Leila (stunningly played by Molly Parker) works at the motel's reception desk by day and goes home to her quiet, undemanding husband Rick (Joel Bissonnette) by night. The tomb of marital security has driven her to seek private diversions, and at the motel, Leila charges $60 for quick sex to any guest who expresses interest. Word gets around, resulting in quite a parade of overweight businessmen seeking her favors.
Then Gary (Callum Keith Rennie) comes along. Rugged, lean and handsome, he stands out. Still, Leila goes to his room thinking that this session will be like all the others. It isn't. Without warning he slaps her and practically rapes her. And then he apologizes. Leila backs off and brushes him off. That gets Gary hooked. He showers her with declarations of love and begs her to run away. Reluctant to get involved at first, Leila gradually gives in to his passion. Once he gets her away from Suspicious River, however, Gary shows his true colors and Leila retreats back into her shell, clinging to her maxim that "It's impossible to hurt someone who doesn't feel it."
It's clear that director Stopkewich is fascinated by this woman who seems incapable of sustaining emotions, who hardly ever changes her expression and remains tranquil at all times. It's a mystery why she needs to sell herself, and, most likely, Leila herself doesn't know the reason. In spite of this or because of it, she takes prostitution to a state of Zen -- donning a mantle of dignified silence that envelops her entire body, impossible to shatter no matter how degrading the acts her clients force on her. Indeed, the whole work is charged with an Asian (in the cinematic sense) feel: the simple and streamlined set design; perpetual cloudy or rainy weather; the rocky riverbank; origami cranes hanging from the ceiling. Stopkewich focuses on Leila's aura for the first half of the film, then reveals her mysterious past during the second. As it is, Leila is so much more compelling than her reasons for being so.

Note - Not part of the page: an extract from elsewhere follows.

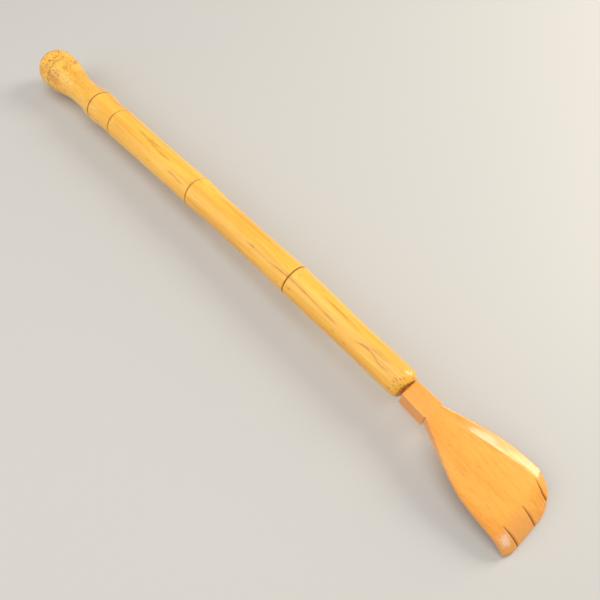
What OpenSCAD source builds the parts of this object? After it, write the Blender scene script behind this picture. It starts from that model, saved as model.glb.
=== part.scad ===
// Bamboo back scratcher lying on a table, back of the hand up.
// +X runs from the knob to the finger ends, +Z is up, and the origin is under the
// middle of its footprint. It touches the table with its knob and its four finger ends.
// All sizes are in millimetres.

/* [Knob and neck] */
// Diameter of the root knob
knob_d = 24.8; // [22:0.1:30]
// Distance from the knob's end to its widest place
knob_cap_l = 11; // [9:0.5:16]
// Distance from the knob's end to the narrowest place of the neck
knob_l = 41.4; // [34:0.2:56]
// Diameter of the neck
neck_d = 16.9; // [13:0.1:20]

/* [Culm] */
// Distance from the neck to the first node
neck_to_a = 20.1; // [14:0.1:28]
// Length of the first internode
internode_ab = 21.3; // [14:0.1:40]
// Length of the second internode
internode_bc = 76; // [50:0.5:110]
// Length of the third internode
internode_cd = 80.2; // [60:0.1:110]
// Length from the last node to the head end
internode_head = 78; // [50:0.5:110]
// Diameter of the culm at the first node
node_a_d = 19.9; // [18:0.1:24]
// Diameter of the culm at the second node
node_b_d = 18.9; // [17:0.1:23]
// Diameter of the culm at the third node
node_c_d = 18.3; // [17:0.1:22]
// Diameter of the culm at the fourth node
node_d_d = 17.1; // [17:0.1:21]
// Diameter between the first two nodes
mid_ab_d = 18.5; // [16:0.1:22]
// Diameter between the second and third nodes
mid_bc_d = 18.1; // [16:0.1:22]
// Diameter of the even stretch between the third and fourth nodes
grip_d = 16.84; // [15:0.02:21]
// Length of that even stretch
grip_l = 40; // [20:1:48]
// Diameter of the culm just before its head end
head_d = 15.7; // [13.5:0.1:19]
// Length over which the head end is rounded off
head_round_l = 7; // [4:0.5:10]
// Diameter of the flat left on the head end
head_flat_d = 8.8; // [8.4:0.1:11]
// Turn of the culm at the third node, seen from above
kink_c = 0.77; // [0:0.01:2]
// Turn of the culm at the fourth node, seen from above
kink_d = 0.98; // [0:0.01:2]
// Depth of the scar line at each node
scar_depth = 0.45; // [0.2:0.05:0.8]
// Half width of the scar line at each node
scar_half_w = 0.7; // [0.4:0.05:1.2]
// Diameter of the natural hollow inside the internodes
hollow_d = 4.4; // [2:0.1:5]
// Thickness of the natural wall that closes the hollow at each node
diaphragm_t = 3; // [2:0.5:6]

/* [Joint] */
// Diameter of the dowel that joins the handle and the hand
dowel_d = 5.6; // [4.6:0.1:6.6]
// Depth of the dowel in the handle
dowel_in_handle = 20; // [12:0.5:30]
// Depth of the dowel in the hand
dowel_in_hand = 11; // [8:0.5:13]
// Radial room for glue between the dowel and its bores
glue_film = 0.15; // [0.05:0.05:0.3]
// Room left at the bottom of each bore
bore_relief = 0.8; // [0.3:0.1:2]
// Gap between the handle and the hand, at its narrow left side
joint_gap = 0.3; // [0.2:0.1:2]
// Diameter of the ring of glue in that gap
glue_ring_d = 8.6; // [7.4:0.1:9.4]
// Slant of the handle's end face, seen from above
end_slant = 9; // [0:0.5:12]

/* [Hand] */
// Width and height of the cuff at the handle's end
cuff_w = 10.2; // [9.6:0.1:13]
// Widening of the cuff towards the hand, all on its right side
cuff_flare = 0.75; // [0:0.05:2]
// Length of the cuff
cuff_l = 13.9; // [13.9:0.1:20]
// Rounding of the cuff's long edges
cuff_edge_r = 0.5; // [0.3:0.1:1.5]
// How far the cuff sits to the right of the handle's axis
cuff_side = 0.9; // [0:0.05:1]
// How far the cuff sits below the handle's axis
cuff_drop = 1.0; // [0:0.1:1]
// Depth from the middle of the cuff to the finger ends
hand_drop = 14.9; // [13:0.1:20]
// Length from the cuff to the finger ends
hand_l = 60.8; // [52:0.2:76]
// Length of the bent fingers, seen from above
finger_l = 10.8; // [8:0.2:16]
// Reach of the hand's root to the left of the cuff's middle
root_left = 3.6; // [3.2:0.1:5]
// Reach of the hand's root to the right of the cuff's middle
root_right = 5.3; // [3.2:0.1:6]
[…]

Gary is also worth studying. In this day and age, his method of seduction is anachronistic: He doesn't admire Leila for her mind, he doesn't play games, he doesn't offer to take her out to dinner with a slew of clever wisecracks. No, it's "I love you, baby," "You turn me on, baby" and, the clincher, "You're a goddess, baby" -- over and over. He too finds Leila's armor of not-being-there alluring and seeks to catch her ever-wandering gaze, to pin her scattered attention. But once she comes out of her isolation to make the connection, the flame burns out. She turns into just another conquest, which for Gary is like getting the go signal to manipulate and exploit the hell out of her.
It's probably a healthy reaction to just write off this scenario (Malboro Man turns abusive on girlfriend who doesn't fight back) as a thing of the past. On the other hand, "Suspicious River" may open doors to visions you'd rather not see, but will transfix you anyway. In any case, it's a strangely quiet but disquieting work that carefully constructs its own brand of queasy eroticism. As Gary aptly puts it: "There's nothing wrong with liking these things, baby."